Work to do – Repeat, exactly as written, every line from the one holding "body = body + [flange(group)" through the one holding "before = set(bpy.data.objects)". Leave out all other lines.

Dataset excerpt –
::::

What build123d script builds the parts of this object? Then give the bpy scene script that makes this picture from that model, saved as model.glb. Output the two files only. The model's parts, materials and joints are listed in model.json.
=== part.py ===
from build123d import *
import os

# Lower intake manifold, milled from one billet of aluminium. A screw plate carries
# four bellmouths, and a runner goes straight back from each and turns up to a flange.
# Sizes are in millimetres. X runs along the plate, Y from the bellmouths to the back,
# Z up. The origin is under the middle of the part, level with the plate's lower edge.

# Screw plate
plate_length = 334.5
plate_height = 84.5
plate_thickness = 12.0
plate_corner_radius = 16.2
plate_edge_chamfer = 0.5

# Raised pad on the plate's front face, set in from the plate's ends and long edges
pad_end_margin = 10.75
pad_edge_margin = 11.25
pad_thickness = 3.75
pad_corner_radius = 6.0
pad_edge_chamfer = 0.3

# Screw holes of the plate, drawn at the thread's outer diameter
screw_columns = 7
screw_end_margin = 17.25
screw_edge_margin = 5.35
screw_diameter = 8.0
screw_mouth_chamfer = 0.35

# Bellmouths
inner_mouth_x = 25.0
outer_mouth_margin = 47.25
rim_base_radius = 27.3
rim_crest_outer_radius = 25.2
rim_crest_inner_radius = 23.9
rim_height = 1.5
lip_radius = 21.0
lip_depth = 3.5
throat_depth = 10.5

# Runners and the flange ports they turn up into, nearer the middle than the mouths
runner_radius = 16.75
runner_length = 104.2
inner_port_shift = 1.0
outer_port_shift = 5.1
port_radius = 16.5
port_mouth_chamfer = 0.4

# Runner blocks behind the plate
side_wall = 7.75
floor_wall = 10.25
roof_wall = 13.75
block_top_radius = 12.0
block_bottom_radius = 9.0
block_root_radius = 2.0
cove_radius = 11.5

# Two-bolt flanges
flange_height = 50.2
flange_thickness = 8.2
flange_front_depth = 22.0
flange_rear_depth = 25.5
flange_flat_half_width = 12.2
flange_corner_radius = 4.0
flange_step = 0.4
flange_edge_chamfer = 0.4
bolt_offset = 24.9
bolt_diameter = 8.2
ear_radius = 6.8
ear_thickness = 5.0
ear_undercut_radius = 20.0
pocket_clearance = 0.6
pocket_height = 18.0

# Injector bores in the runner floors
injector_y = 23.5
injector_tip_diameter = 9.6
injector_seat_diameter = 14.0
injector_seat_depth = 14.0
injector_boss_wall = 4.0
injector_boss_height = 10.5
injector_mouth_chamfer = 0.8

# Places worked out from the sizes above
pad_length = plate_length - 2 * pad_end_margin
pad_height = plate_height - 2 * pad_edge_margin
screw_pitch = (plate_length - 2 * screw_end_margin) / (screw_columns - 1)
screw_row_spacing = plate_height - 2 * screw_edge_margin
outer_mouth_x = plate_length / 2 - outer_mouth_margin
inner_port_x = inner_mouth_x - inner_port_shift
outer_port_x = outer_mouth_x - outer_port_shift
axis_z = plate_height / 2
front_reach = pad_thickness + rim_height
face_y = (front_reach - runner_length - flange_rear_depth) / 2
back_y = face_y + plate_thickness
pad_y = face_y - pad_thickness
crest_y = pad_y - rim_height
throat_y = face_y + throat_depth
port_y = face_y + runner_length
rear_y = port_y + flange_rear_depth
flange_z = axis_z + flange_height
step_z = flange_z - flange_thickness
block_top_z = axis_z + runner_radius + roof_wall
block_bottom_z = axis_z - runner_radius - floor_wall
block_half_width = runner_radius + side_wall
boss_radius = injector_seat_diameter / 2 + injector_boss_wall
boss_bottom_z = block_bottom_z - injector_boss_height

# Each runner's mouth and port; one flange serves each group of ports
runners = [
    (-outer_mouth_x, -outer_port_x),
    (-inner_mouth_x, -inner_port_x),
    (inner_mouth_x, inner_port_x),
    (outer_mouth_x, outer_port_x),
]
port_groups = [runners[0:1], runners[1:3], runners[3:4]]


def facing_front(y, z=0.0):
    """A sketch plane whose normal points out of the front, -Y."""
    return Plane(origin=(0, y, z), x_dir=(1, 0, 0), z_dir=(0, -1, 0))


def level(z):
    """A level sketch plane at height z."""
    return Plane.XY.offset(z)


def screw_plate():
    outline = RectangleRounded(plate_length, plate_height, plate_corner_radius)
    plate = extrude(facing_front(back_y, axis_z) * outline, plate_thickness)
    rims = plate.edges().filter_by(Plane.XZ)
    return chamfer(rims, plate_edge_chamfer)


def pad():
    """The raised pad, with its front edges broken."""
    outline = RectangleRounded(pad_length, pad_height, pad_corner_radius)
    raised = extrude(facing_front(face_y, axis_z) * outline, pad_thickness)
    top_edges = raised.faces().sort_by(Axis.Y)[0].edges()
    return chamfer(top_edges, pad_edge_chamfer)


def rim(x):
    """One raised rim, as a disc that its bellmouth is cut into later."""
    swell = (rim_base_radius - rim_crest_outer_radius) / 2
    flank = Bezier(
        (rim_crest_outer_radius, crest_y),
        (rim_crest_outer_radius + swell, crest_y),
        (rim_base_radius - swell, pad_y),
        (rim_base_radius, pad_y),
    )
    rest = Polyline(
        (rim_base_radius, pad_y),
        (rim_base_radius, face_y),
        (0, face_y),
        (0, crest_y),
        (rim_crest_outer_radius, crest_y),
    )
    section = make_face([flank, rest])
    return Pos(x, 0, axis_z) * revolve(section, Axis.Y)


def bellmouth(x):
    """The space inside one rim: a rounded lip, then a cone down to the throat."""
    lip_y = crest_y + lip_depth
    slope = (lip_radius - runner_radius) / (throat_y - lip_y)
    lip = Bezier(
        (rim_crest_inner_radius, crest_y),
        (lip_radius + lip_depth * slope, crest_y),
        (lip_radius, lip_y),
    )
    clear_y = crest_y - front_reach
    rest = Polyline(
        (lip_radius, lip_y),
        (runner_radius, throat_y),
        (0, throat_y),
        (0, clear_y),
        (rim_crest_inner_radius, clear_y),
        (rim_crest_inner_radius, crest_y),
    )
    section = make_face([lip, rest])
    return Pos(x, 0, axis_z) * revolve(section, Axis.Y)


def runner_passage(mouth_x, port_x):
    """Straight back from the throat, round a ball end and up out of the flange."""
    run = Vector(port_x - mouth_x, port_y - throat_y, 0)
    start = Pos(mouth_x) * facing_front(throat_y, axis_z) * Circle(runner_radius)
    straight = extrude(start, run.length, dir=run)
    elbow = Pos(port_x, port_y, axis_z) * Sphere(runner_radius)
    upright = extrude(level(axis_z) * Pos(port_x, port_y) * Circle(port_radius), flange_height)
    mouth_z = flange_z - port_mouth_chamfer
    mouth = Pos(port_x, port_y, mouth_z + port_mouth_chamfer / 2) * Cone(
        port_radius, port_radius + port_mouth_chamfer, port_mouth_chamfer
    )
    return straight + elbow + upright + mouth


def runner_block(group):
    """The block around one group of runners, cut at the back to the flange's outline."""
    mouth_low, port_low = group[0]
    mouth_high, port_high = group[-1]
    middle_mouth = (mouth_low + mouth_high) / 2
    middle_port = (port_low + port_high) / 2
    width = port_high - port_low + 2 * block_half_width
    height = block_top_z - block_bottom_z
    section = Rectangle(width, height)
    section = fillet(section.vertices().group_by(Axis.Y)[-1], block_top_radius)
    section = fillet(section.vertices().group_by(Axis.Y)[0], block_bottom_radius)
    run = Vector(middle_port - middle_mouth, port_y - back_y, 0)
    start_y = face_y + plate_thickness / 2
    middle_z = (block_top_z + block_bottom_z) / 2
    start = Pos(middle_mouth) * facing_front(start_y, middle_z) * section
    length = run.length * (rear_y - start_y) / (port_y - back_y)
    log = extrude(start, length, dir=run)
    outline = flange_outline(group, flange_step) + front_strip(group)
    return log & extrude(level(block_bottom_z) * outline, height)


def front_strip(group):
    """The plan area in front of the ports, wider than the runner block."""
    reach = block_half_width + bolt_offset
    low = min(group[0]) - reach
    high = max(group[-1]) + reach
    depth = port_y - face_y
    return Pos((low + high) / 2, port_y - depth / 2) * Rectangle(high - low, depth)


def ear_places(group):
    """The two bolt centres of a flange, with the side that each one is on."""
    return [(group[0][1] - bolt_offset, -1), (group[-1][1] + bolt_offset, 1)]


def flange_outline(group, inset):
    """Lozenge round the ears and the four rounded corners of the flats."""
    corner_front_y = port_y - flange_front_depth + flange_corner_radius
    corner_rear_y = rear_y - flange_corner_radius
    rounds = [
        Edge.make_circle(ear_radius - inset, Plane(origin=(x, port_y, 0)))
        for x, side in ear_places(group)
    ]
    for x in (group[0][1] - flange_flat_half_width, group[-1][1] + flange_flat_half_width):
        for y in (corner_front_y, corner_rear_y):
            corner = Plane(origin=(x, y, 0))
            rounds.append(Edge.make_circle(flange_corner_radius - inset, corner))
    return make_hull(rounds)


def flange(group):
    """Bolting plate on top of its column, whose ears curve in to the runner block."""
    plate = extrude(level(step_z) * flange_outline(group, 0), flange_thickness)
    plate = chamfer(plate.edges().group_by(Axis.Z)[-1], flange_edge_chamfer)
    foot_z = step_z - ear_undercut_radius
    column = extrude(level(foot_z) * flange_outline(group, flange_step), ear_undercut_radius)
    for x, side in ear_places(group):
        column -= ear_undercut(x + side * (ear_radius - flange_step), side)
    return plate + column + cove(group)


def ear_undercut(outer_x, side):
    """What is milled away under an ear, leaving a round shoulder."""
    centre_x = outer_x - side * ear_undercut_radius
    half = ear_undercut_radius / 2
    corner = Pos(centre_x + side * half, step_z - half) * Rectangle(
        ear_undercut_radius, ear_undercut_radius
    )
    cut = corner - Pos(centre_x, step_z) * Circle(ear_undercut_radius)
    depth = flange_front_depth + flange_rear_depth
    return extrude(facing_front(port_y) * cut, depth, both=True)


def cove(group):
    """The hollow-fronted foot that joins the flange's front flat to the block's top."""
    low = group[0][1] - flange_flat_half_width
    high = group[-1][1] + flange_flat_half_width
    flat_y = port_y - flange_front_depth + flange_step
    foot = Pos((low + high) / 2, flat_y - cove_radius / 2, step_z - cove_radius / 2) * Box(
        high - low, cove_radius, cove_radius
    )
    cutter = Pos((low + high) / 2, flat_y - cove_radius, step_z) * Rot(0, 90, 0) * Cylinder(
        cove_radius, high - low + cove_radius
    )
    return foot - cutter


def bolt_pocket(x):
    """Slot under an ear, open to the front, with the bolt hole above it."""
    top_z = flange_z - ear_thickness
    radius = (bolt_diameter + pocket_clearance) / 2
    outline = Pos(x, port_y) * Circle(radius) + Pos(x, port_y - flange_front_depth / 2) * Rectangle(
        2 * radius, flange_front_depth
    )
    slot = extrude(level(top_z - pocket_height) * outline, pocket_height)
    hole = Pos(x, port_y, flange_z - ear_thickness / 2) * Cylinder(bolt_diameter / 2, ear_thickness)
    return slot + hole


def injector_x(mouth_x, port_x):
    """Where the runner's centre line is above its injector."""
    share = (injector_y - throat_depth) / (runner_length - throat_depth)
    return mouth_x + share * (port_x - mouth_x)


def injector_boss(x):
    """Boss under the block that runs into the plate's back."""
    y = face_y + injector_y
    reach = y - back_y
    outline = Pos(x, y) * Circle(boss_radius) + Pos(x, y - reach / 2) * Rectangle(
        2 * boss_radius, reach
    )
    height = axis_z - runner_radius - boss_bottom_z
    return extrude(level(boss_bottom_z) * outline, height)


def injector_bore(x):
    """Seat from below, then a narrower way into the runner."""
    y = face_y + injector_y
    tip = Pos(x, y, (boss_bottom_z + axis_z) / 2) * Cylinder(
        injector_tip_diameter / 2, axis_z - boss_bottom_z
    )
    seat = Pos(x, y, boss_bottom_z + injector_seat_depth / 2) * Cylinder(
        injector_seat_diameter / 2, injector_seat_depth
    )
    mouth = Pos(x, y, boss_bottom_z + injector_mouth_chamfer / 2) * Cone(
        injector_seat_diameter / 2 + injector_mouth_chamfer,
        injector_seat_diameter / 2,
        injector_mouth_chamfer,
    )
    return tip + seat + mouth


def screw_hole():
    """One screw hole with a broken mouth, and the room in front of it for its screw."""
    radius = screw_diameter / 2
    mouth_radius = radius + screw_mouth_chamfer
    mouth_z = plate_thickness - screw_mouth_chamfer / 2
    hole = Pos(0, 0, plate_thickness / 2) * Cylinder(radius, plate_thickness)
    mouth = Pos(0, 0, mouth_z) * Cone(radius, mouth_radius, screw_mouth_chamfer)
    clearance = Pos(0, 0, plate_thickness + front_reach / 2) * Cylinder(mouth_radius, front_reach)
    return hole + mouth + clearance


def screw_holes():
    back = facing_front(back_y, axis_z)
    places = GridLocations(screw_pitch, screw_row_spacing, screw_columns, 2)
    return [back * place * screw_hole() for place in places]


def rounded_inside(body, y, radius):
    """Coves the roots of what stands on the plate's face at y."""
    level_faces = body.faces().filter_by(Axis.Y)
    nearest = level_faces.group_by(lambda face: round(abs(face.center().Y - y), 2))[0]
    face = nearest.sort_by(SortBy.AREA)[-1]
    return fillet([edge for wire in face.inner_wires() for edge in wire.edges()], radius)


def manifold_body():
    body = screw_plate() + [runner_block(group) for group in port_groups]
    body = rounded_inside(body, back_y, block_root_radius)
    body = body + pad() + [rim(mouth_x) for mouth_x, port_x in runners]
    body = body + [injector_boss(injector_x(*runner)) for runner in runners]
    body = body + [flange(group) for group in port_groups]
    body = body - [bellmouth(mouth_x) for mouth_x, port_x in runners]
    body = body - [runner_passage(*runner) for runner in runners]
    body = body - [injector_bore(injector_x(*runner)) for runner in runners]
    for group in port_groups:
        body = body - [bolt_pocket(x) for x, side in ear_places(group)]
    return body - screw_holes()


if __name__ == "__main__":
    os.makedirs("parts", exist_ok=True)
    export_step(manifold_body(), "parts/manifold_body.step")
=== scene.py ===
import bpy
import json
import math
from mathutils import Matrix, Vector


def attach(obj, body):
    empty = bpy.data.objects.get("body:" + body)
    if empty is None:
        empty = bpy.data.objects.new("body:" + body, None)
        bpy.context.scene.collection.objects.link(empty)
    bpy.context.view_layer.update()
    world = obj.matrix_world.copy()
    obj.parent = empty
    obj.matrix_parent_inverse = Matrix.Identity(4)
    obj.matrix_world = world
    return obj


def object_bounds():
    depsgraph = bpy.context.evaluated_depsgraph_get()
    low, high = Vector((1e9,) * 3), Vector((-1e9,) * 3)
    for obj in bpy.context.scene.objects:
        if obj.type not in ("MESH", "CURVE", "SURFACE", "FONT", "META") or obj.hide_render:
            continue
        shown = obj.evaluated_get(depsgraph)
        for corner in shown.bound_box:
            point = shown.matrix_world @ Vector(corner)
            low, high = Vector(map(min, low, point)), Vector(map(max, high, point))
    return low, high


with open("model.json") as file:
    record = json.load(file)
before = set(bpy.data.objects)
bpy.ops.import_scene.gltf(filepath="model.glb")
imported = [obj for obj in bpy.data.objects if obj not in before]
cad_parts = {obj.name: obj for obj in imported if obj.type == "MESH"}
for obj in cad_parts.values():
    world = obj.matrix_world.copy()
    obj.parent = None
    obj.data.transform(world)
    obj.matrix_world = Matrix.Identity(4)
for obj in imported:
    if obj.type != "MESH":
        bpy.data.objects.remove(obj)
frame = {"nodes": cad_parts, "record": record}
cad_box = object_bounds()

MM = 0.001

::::

Correct answer –
    body = body + [flange(group) for group in port_groups]
    body = body - [bellmouth(mouth_x) for mouth_x, port_x in runners]
    body = body - [runner_passage(*runner) for runner in runners]
    body = body - [injector_bore(injector_x(*runner)) for runner in runners]
    for group in port_groups:
        body = body - [bolt_pocket(x) for x, side in ear_places(group)]
    return body - screw_holes()


if __name__ == "__main__":
    os.makedirs("parts", exist_ok=True)
    export_step(manifold_body(), "parts/manifold_body.step")
=== scene.py ===
import bpy
import json
import math
from mathutils import Matrix, Vector


def attach(obj, body):
    empty = bpy.data.objects.get("body:" + body)
    if empty is None:
        empty = bpy.data.objects.new("body:" + body, None)
        bpy.context.scene.collection.objects.link(empty)
    bpy.context.view_layer.update()
    world = obj.matrix_world.copy()
    obj.parent = empty
    obj.matrix_parent_inverse = Matrix.Identity(4)
    obj.matrix_world = world
    return obj


def object_bounds():
    depsgraph = bpy.context.evaluated_depsgraph_get()
    low, high = Vector((1e9,) * 3), Vector((-1e9,) * 3)
    for obj in bpy.context.scene.objects:
        if obj.type not in ("MESH", "CURVE", "SURFACE", "FONT", "META") or obj.hide_render:
            continue
        shown = obj.evaluated_get(depsgraph)
        for corner in shown.bound_box:
            point = shown.matrix_world @ Vector(corner)
            low, high = Vector(map(min, low, point)), Vector(map(max, high, point))
    return low, high


with open("model.json") as file:
    record = json.load(file)
before = set(bpy.data.objects)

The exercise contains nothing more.